EXERCISE OBJECTIVE: Copy out all lines with the word "materials" in them.

RECORDED DATA:
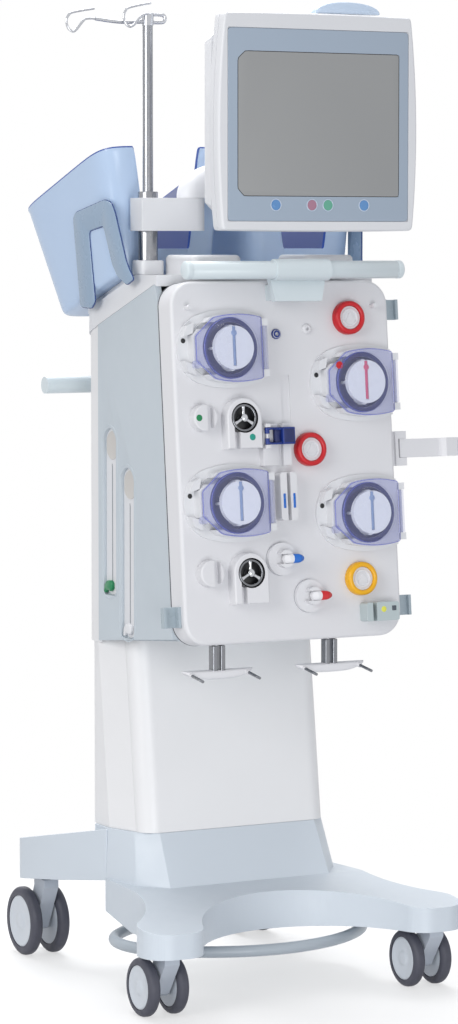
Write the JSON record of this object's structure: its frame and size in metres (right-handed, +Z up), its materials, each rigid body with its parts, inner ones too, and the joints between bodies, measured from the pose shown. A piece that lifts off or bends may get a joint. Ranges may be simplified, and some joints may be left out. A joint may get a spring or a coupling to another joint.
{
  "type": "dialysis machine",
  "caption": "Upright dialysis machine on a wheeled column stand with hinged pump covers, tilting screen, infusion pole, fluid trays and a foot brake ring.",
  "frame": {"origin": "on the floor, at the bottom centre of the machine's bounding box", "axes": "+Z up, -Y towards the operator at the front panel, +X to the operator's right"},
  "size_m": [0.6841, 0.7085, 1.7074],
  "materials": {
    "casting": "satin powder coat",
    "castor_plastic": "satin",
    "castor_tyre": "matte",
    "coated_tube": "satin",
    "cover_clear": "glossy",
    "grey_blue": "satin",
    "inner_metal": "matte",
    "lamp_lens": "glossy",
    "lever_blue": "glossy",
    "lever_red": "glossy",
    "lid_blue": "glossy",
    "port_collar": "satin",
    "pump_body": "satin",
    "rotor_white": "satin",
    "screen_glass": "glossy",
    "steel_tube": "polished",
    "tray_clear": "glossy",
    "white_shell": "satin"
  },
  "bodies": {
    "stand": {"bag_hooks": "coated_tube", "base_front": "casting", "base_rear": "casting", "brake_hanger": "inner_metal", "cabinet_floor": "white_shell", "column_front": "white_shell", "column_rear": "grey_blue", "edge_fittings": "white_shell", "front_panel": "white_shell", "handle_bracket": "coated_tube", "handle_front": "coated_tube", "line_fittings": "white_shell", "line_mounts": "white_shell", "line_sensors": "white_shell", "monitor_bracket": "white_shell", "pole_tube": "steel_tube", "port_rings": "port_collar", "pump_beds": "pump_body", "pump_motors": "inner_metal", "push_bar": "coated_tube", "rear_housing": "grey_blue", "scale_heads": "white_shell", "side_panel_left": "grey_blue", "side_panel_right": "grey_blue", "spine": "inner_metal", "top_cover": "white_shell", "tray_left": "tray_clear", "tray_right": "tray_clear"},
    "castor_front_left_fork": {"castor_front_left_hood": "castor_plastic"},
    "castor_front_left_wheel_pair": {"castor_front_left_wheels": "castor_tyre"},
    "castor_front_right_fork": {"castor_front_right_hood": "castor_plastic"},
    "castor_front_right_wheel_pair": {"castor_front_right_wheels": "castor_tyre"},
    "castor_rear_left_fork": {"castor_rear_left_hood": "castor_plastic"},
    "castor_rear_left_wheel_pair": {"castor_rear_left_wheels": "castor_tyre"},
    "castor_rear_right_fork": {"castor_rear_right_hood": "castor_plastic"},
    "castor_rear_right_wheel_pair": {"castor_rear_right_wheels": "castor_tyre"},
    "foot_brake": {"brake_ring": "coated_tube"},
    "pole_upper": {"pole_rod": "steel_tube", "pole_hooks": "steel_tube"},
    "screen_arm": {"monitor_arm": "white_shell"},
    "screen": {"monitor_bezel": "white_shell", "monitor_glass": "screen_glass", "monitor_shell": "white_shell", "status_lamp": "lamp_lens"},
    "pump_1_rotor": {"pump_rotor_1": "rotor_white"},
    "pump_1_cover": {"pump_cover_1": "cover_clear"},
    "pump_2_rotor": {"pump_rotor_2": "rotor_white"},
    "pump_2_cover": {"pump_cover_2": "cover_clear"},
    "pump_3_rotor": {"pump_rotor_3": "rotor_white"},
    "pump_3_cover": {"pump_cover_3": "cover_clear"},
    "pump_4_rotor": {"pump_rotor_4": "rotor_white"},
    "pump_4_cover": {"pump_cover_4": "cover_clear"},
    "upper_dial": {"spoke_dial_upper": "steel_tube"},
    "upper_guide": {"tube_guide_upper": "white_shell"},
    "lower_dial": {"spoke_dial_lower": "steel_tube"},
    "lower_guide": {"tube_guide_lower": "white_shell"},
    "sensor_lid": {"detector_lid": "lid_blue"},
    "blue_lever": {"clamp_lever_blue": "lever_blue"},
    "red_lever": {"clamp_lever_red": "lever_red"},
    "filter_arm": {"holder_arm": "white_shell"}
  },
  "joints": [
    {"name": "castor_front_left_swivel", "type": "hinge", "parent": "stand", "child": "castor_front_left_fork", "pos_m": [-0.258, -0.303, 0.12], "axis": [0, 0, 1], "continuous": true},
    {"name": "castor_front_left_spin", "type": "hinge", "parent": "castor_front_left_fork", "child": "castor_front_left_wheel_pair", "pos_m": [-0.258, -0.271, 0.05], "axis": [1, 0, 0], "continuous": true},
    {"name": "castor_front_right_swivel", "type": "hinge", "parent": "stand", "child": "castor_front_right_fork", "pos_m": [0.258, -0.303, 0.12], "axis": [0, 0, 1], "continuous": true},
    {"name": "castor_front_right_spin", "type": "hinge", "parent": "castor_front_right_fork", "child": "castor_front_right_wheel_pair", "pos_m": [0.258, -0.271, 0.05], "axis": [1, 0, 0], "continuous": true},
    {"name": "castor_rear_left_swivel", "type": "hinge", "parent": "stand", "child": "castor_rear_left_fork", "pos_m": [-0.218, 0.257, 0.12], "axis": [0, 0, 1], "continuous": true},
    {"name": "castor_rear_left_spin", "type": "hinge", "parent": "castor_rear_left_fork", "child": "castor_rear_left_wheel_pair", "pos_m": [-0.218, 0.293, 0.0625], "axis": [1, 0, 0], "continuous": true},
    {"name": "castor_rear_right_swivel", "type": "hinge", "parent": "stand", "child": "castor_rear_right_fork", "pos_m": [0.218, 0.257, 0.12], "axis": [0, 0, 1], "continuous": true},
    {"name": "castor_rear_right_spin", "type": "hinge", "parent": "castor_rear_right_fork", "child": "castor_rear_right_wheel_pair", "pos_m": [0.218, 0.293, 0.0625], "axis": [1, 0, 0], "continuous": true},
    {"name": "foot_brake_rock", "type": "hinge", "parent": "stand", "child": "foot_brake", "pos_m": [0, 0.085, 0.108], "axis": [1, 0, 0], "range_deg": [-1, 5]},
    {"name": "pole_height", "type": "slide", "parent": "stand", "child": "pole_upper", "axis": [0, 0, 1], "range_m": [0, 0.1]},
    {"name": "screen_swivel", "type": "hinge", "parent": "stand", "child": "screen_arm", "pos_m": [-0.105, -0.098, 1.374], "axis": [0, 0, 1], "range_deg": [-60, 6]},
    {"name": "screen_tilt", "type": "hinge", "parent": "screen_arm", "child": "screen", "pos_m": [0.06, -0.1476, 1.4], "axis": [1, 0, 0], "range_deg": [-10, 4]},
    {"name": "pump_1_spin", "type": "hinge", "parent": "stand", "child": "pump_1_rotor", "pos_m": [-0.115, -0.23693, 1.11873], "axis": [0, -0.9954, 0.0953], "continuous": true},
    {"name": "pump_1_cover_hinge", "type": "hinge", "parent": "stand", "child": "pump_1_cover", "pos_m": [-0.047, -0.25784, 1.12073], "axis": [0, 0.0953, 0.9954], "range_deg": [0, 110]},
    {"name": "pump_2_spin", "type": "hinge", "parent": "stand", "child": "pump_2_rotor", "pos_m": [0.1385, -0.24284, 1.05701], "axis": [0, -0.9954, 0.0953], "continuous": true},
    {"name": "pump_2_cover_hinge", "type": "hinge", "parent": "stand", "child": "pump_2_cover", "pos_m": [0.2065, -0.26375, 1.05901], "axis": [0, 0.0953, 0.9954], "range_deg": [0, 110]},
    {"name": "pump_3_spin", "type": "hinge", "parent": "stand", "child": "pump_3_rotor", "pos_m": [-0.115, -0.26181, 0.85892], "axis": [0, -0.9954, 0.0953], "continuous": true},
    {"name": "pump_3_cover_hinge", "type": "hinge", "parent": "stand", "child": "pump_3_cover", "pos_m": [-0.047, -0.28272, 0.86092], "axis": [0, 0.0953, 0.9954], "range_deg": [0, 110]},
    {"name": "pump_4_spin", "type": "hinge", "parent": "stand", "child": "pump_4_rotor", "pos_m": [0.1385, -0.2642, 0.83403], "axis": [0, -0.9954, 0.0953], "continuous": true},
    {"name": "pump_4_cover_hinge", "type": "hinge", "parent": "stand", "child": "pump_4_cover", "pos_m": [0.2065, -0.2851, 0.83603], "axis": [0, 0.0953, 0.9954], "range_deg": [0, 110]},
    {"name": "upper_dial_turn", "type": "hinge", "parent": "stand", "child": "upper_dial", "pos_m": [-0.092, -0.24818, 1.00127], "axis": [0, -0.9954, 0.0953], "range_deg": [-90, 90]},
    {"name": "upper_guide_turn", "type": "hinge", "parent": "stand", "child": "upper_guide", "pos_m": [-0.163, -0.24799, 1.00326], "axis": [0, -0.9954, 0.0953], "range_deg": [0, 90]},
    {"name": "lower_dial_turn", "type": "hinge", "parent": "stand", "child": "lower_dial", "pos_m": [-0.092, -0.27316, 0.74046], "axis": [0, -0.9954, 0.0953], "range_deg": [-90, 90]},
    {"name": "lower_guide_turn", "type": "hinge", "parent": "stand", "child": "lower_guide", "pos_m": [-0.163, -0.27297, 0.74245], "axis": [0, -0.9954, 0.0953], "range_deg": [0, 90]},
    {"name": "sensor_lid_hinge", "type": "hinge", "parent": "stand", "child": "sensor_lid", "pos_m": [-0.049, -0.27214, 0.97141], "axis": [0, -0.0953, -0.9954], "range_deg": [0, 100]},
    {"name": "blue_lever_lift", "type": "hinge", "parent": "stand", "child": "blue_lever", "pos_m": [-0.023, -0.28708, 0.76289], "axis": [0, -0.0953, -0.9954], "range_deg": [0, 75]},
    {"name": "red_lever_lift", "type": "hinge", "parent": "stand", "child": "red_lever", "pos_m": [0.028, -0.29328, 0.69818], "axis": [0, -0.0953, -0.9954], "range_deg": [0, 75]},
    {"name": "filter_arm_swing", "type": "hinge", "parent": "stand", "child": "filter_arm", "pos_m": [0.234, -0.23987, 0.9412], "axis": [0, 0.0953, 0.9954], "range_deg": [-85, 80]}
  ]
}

OUTPUT OF THE TASK:
Write the JSON record of this object's structure: its frame and size in metres (right-handed, +Z up), its materials, each rigid body with its parts, inner ones too, and the joints between bodies, measured from the pose shown. A piece that lifts off or bends may get a joint. Ranges may be simplified, and some joints may be left out. A joint may get a spring or a coupling to another joint.
  "materials": {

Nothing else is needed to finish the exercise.